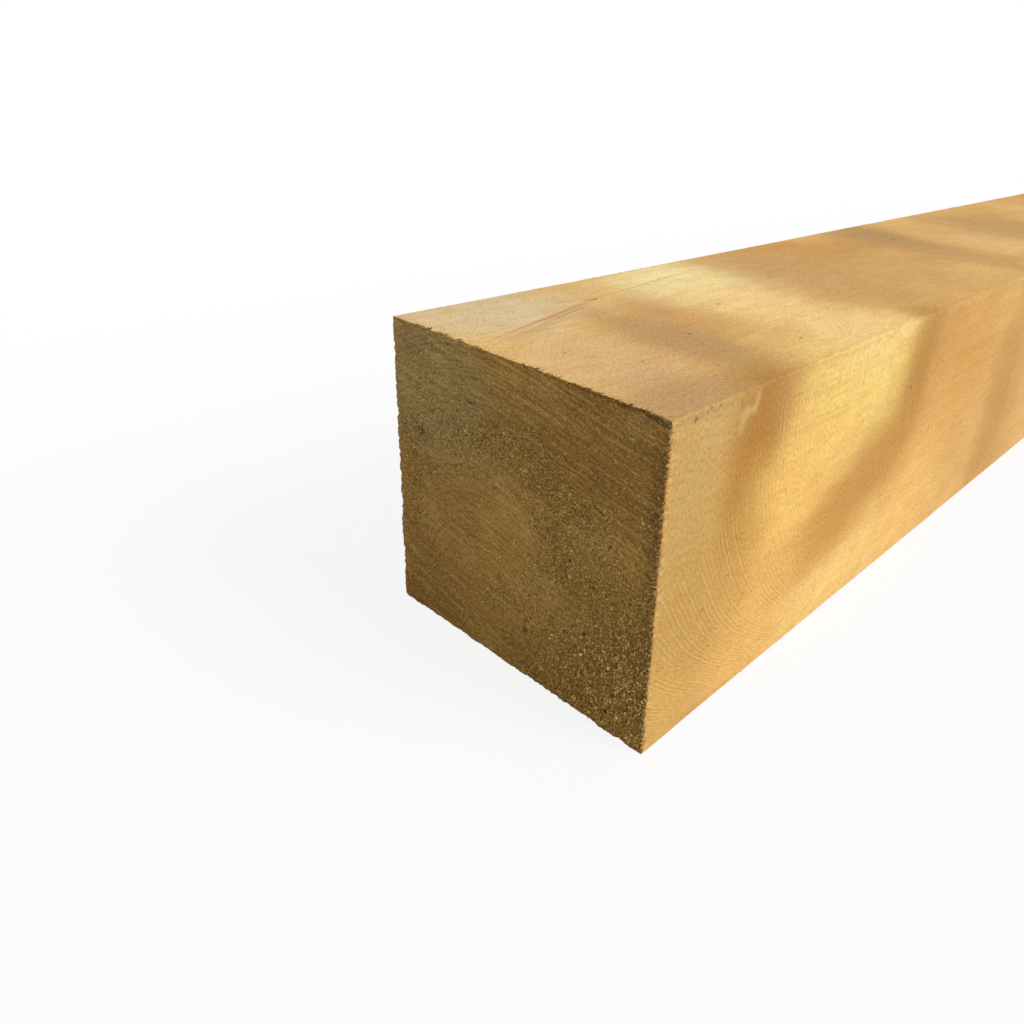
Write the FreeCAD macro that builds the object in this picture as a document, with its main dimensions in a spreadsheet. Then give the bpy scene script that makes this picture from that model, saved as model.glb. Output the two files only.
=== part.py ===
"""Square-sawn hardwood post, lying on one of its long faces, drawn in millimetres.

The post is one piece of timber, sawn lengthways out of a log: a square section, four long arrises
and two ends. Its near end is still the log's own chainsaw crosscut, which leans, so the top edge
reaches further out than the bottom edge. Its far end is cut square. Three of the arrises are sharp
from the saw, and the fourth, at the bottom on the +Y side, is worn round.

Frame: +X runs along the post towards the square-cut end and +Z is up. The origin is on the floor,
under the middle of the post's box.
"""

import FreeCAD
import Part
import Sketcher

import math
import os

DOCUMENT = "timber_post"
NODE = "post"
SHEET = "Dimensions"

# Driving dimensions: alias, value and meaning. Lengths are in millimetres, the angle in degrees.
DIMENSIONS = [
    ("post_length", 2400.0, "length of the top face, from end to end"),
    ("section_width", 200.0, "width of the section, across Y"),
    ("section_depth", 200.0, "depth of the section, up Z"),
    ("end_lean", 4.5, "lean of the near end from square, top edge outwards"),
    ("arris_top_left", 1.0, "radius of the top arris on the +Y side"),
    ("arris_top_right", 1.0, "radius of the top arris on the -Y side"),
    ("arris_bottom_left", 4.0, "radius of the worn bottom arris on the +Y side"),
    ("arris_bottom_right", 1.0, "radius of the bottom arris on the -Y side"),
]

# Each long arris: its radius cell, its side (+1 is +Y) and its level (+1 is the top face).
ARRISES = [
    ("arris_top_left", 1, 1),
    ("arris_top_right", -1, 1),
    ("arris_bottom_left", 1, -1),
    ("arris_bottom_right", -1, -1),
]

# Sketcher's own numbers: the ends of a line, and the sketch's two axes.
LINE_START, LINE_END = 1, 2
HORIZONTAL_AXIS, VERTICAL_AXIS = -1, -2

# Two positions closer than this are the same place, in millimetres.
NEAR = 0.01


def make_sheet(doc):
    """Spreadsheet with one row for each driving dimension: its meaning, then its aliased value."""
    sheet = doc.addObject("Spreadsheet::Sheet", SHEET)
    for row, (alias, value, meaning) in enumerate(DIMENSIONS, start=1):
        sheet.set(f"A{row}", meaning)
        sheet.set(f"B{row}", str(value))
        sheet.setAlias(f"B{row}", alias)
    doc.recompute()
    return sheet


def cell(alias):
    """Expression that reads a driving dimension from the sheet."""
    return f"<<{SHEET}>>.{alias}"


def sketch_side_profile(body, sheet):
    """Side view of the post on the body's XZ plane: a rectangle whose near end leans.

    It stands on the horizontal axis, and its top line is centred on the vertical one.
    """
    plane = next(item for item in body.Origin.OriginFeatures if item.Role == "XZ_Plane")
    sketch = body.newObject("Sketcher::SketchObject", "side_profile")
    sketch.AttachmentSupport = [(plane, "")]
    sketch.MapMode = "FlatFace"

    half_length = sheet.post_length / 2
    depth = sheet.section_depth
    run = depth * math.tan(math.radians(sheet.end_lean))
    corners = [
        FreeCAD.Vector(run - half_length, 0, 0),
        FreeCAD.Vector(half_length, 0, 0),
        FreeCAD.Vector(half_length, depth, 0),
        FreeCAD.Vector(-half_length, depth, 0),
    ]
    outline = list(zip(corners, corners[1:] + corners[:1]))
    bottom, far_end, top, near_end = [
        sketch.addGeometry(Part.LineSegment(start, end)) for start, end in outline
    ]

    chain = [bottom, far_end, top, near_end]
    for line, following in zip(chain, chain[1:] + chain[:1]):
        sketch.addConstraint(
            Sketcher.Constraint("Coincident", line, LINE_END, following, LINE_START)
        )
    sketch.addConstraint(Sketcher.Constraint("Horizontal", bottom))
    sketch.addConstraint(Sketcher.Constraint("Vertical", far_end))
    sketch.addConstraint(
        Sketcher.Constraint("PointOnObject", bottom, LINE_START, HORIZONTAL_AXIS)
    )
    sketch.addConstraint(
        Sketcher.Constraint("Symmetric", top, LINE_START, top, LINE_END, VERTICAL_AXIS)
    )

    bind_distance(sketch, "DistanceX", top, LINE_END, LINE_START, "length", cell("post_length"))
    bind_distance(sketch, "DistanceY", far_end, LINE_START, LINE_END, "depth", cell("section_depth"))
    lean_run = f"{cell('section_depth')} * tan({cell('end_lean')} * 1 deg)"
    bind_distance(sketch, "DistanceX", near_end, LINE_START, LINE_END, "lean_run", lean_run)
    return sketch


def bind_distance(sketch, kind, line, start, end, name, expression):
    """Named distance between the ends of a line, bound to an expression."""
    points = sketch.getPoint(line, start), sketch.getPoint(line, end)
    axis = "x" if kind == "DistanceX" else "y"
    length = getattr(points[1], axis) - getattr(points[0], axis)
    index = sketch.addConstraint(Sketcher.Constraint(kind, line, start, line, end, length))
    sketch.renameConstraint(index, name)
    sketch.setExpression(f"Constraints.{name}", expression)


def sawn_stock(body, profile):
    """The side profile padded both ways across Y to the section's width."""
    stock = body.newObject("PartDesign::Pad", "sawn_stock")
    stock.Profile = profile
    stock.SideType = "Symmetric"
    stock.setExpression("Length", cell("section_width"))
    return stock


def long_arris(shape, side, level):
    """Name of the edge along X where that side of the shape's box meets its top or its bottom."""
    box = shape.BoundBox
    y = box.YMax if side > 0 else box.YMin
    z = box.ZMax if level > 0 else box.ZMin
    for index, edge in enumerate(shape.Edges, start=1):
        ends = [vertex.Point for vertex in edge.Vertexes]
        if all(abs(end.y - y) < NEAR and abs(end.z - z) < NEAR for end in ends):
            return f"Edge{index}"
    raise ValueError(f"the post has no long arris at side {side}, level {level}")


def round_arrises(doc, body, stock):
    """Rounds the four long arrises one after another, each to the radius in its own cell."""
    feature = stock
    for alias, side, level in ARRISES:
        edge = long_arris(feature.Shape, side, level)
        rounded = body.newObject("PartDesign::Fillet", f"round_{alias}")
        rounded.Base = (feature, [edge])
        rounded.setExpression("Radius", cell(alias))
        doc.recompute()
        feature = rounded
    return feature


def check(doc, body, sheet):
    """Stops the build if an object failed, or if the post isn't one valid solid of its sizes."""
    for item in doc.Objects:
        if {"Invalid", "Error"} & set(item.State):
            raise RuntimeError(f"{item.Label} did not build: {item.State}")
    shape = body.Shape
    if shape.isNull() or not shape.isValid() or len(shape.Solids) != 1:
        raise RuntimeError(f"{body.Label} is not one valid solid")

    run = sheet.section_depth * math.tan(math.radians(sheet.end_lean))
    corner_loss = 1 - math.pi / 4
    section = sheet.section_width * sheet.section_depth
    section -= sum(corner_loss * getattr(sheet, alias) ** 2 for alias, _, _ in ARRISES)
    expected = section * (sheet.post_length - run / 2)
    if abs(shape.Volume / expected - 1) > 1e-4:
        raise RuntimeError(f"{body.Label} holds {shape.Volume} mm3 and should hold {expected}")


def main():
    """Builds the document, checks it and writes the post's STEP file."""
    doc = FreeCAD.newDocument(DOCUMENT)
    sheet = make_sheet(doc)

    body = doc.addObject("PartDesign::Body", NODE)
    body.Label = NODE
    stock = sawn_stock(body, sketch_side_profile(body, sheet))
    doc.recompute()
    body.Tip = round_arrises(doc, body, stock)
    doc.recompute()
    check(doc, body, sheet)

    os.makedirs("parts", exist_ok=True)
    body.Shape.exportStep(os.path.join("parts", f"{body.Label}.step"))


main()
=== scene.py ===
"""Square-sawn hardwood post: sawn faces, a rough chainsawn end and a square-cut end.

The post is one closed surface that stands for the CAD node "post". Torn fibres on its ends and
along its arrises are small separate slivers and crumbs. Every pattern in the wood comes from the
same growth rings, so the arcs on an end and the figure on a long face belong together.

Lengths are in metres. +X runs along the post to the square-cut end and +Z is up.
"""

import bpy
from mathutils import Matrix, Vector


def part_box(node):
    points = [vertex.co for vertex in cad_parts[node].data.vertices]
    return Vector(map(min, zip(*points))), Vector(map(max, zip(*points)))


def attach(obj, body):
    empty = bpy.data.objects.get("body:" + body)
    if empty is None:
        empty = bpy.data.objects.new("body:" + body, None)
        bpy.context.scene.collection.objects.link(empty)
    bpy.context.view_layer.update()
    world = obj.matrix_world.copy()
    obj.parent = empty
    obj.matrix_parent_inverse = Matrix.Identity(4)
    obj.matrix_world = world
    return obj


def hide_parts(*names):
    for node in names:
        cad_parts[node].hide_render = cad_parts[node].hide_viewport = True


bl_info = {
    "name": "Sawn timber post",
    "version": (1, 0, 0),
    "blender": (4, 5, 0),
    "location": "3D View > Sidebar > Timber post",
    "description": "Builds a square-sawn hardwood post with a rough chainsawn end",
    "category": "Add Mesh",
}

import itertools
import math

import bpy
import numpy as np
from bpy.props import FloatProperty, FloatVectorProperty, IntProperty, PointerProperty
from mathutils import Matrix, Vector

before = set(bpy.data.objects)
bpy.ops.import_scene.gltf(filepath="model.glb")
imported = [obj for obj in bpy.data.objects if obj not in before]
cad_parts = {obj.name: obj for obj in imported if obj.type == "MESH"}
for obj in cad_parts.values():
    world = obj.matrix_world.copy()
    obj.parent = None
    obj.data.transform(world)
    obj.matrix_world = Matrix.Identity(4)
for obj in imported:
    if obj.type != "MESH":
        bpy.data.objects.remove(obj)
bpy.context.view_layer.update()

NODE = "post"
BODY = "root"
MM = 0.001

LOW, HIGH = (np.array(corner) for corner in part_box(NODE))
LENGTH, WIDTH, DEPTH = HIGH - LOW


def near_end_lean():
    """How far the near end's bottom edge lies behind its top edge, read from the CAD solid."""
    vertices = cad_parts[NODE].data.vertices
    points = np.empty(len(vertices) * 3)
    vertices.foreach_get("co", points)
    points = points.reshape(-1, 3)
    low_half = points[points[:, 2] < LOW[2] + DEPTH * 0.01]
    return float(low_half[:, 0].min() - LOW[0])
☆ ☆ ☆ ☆
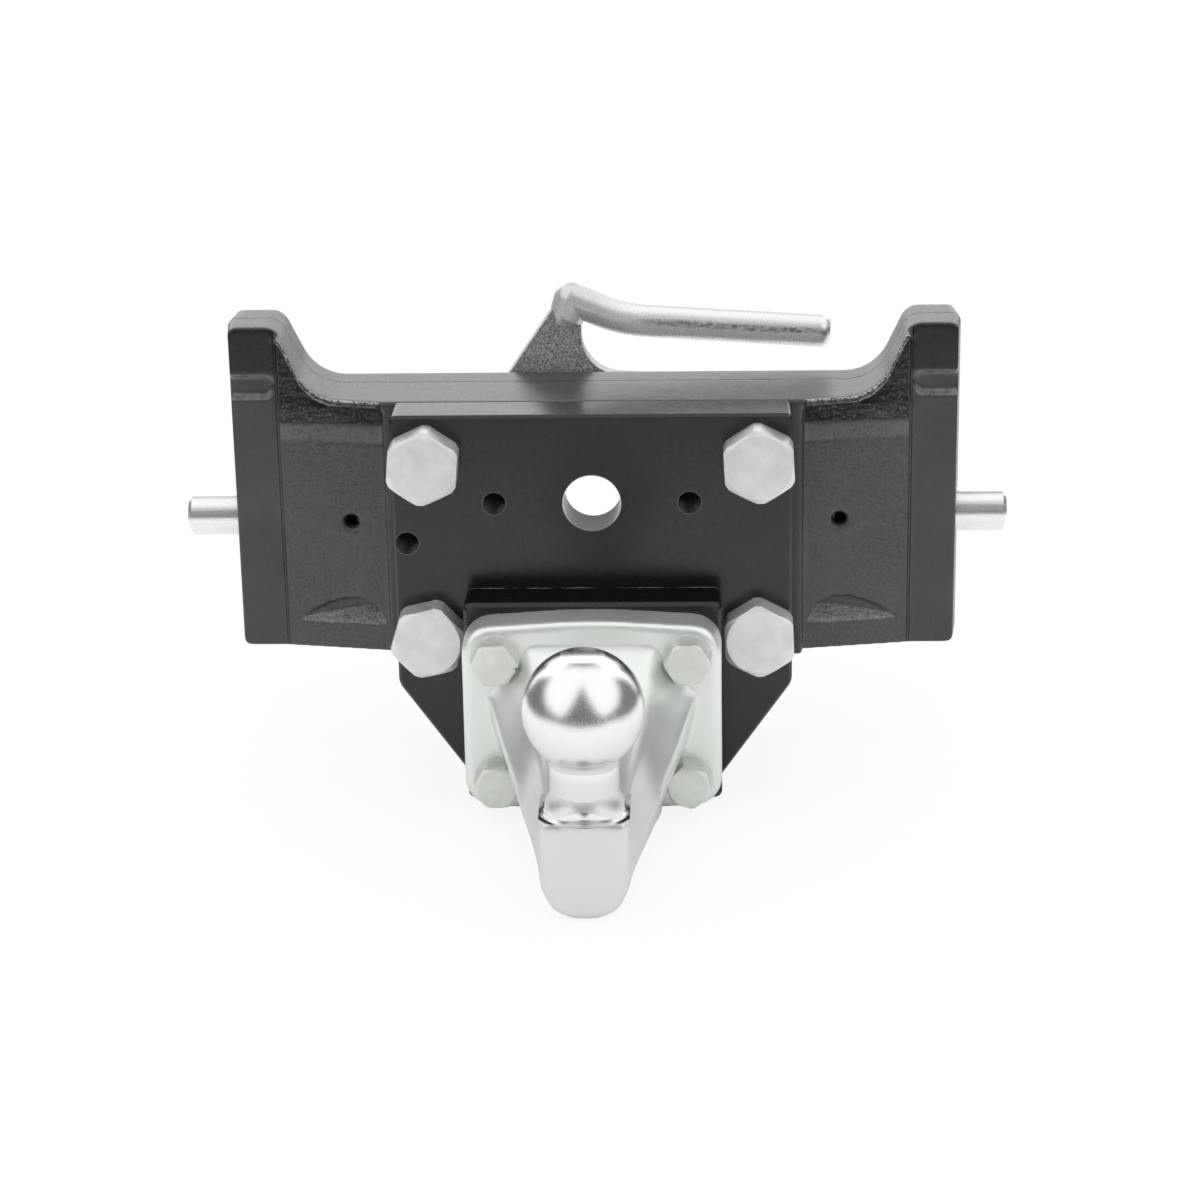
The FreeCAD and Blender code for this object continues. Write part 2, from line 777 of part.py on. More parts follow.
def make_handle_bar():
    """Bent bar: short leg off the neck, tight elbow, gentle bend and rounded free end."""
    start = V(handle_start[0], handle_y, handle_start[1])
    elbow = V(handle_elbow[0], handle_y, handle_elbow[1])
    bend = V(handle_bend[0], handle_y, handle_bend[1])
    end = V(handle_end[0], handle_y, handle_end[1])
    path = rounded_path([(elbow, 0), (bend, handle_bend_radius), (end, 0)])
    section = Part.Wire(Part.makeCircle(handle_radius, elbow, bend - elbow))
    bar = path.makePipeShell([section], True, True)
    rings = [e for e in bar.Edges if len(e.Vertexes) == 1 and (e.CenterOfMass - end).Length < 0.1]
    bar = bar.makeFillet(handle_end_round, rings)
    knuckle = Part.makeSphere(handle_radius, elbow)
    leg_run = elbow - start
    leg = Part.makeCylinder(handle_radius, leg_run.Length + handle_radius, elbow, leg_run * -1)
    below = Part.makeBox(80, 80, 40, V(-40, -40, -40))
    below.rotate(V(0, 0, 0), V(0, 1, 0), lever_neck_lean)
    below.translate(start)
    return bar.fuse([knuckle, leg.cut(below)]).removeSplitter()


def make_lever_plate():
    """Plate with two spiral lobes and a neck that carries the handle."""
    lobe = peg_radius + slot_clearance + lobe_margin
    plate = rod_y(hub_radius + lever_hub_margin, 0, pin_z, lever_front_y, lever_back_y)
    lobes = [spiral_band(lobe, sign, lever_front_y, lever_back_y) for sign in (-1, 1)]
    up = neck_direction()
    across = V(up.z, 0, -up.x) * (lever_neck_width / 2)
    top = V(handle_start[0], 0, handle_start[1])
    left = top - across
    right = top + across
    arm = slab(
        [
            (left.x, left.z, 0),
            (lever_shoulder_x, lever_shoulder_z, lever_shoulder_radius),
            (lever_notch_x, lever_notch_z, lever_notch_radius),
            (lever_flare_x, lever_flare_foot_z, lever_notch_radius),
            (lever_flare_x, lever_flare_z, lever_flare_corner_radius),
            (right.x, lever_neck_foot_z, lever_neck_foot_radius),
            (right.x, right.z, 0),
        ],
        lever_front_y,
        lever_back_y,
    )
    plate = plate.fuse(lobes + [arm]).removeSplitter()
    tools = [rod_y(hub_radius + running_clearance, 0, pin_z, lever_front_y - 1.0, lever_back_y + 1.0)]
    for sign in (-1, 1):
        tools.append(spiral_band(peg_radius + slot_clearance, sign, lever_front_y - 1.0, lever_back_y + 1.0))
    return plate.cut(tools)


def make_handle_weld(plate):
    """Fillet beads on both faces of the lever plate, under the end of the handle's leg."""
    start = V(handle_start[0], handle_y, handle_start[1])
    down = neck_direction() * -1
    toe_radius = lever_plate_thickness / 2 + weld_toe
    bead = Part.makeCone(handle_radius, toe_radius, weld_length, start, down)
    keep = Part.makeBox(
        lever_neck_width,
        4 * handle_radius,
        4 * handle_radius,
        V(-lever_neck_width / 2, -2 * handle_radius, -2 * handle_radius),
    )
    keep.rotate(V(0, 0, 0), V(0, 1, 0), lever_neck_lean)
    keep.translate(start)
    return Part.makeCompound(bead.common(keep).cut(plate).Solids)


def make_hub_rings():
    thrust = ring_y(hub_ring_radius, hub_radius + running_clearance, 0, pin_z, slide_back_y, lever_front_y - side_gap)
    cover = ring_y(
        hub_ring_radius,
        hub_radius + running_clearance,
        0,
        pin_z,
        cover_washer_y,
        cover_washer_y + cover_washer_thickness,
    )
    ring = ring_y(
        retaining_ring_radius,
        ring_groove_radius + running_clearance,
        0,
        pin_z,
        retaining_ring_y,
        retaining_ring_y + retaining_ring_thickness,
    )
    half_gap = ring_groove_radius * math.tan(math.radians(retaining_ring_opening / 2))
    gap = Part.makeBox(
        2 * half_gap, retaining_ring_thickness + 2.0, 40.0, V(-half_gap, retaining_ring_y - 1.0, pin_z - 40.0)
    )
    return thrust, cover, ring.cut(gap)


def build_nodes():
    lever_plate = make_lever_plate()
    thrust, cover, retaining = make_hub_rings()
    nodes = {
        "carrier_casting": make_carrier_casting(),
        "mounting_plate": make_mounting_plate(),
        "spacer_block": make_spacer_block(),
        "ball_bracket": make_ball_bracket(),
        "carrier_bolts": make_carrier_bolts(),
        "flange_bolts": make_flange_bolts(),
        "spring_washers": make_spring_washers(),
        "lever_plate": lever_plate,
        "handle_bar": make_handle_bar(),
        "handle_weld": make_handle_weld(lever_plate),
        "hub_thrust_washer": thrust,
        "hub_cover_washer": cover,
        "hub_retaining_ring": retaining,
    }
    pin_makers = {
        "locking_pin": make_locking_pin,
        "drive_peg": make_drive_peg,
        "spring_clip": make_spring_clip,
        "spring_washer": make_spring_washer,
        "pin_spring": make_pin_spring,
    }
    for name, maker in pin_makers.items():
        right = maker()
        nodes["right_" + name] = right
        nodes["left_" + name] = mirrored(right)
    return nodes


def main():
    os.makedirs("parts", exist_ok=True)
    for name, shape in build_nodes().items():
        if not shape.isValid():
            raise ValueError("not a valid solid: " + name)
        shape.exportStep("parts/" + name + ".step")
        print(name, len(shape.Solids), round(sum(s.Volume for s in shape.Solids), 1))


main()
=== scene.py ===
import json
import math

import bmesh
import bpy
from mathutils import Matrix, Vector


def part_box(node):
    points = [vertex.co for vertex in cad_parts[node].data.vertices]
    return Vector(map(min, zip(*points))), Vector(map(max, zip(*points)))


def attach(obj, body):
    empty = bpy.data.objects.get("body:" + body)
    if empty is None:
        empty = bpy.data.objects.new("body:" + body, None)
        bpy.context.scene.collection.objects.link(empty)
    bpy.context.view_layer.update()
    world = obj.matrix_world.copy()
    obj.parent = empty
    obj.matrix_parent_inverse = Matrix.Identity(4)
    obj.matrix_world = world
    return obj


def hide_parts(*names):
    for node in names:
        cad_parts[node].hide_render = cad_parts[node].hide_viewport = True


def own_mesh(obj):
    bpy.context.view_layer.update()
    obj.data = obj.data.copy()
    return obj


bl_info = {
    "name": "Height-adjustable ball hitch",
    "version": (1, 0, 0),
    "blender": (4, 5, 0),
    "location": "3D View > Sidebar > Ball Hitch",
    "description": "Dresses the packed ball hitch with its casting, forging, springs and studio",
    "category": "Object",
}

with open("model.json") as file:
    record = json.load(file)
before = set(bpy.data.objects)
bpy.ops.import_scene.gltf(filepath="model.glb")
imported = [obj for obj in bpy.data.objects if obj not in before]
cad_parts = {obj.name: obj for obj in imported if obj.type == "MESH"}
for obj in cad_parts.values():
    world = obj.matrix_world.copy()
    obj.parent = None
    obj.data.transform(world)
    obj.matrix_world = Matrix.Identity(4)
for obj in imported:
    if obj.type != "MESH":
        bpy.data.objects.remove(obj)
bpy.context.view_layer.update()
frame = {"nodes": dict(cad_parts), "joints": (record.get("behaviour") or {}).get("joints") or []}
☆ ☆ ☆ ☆
▸ What is being asked
The lines to be given again exactly are those from the one containing "Write the FreeCAD" up to and including the one containing "drawn in millimetres.".

▸ Response to the exercise
Write the FreeCAD macro that builds the object in this picture as a document, with its main dimensions in a spreadsheet. Then give the bpy scene script that makes this picture from that model, saved as model.glb. Output the two files only.
=== part.py ===
"""Square-sawn hardwood post, lying on one of its long faces, drawn in millimetres.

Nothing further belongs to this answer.